Our second dive was at Turtle Patch which more than lived up to its name. There was a metric shit tonne of turtles. Turtles for days, mate. So many turtles that if turtles were currency you could bail out the national debt and still have enough for a kebab and the bus home. You could show me a hundred turtles every single day and I’d still be happy to look at more turtles. One guy glided so close to me I nearly spat my reg out, it was amazing. Everywhere we looked there were more turtles. There wasn’t much else but to be honest, this was more than enough.
What utterly made this dive though was the safety stop. We spent it by one of the most stunning coral gardens I’ve ever seen in my life. A beautiful full colour reef of healthy coral teeming with marine life. I wish this was my back garden, I couldn’t get enough of it. I didn’t want this dive to end, I could have happily stayed down here forever and have people just keep on sending me cylinders though someone would need to work out a way to feed me tea and cheesecake without drowning me. Best safety stop ever! Literally ever!

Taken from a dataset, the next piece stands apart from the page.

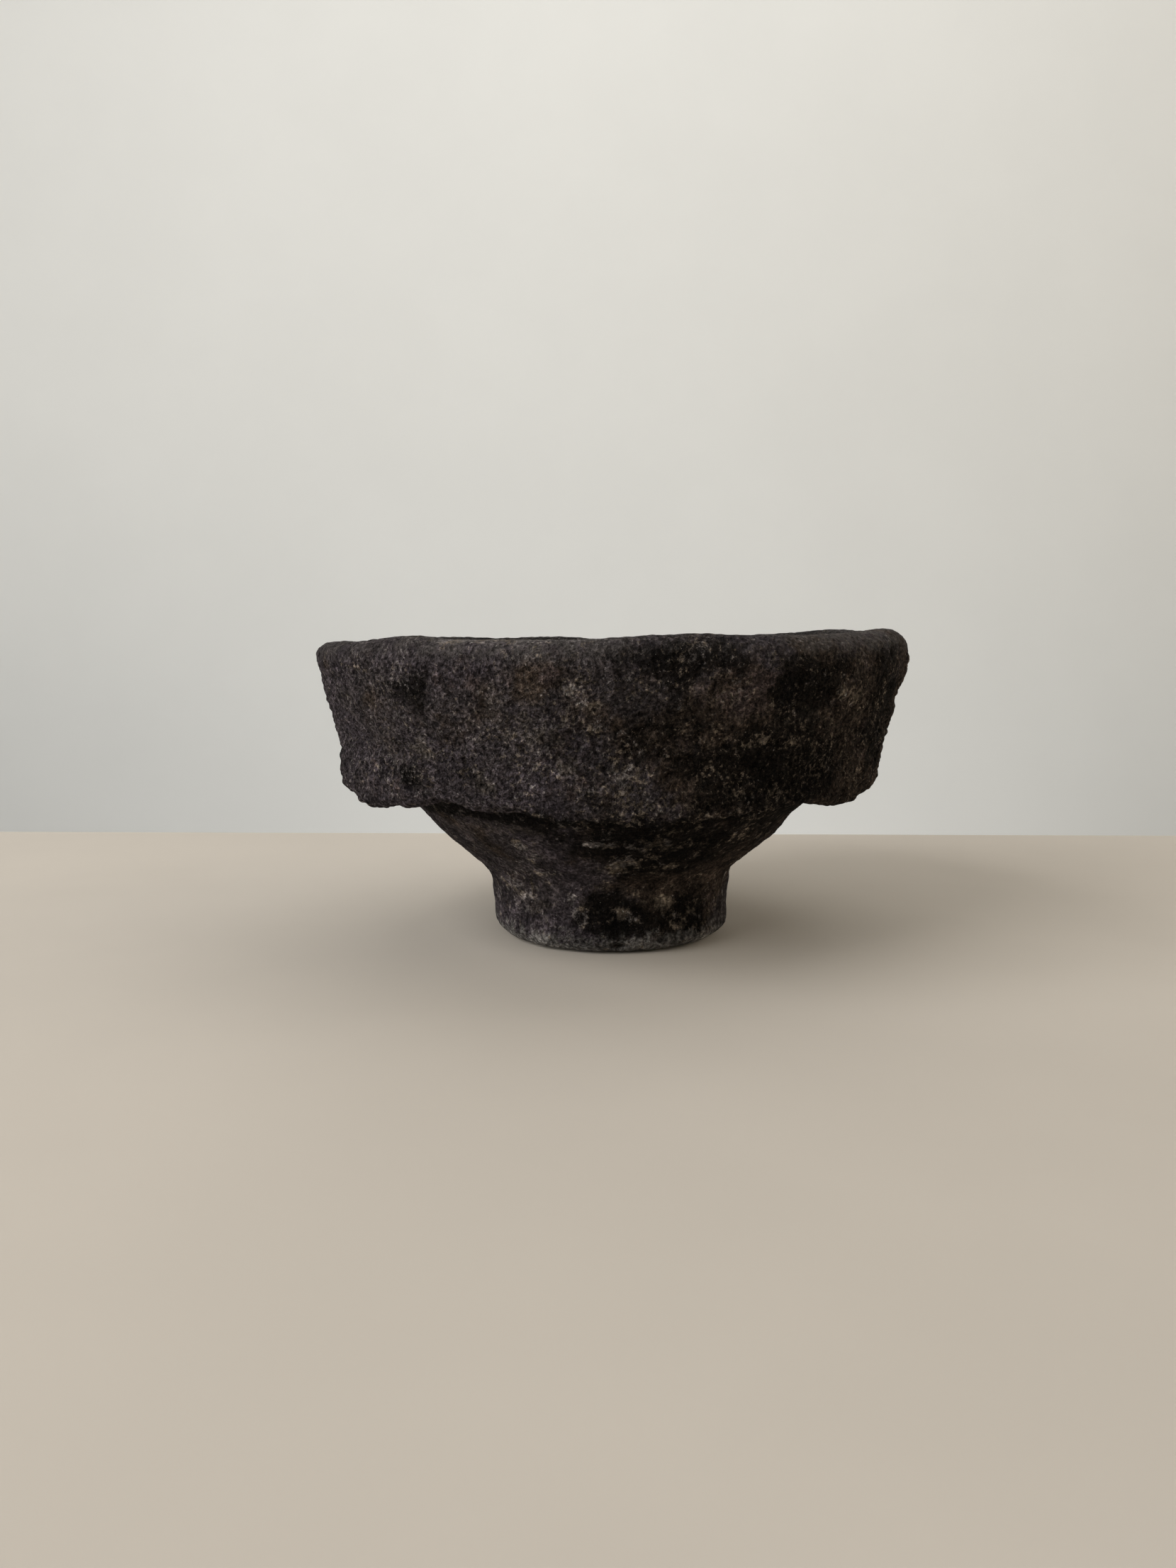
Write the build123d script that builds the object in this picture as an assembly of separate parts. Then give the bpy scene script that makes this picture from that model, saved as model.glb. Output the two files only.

Even the third dive after lunch at the Drop Off, the least eventful dive of the three, saw us surrounded by schooling bigeye trevally for several minutes. Hundreds of the fuckers, they never seemed to end. But they did end and so did the dive and yeah, already I give exactly zero fucks about the cash I threw at this, it was worth every single sen. We all filled in our dive logs that evening, giddy with excitement and rum in equal quantities, and I made myself go to bed early, I know what I’m like with a hangover. I believe you can vomit into a regulator but I’d rather not find out how that works out.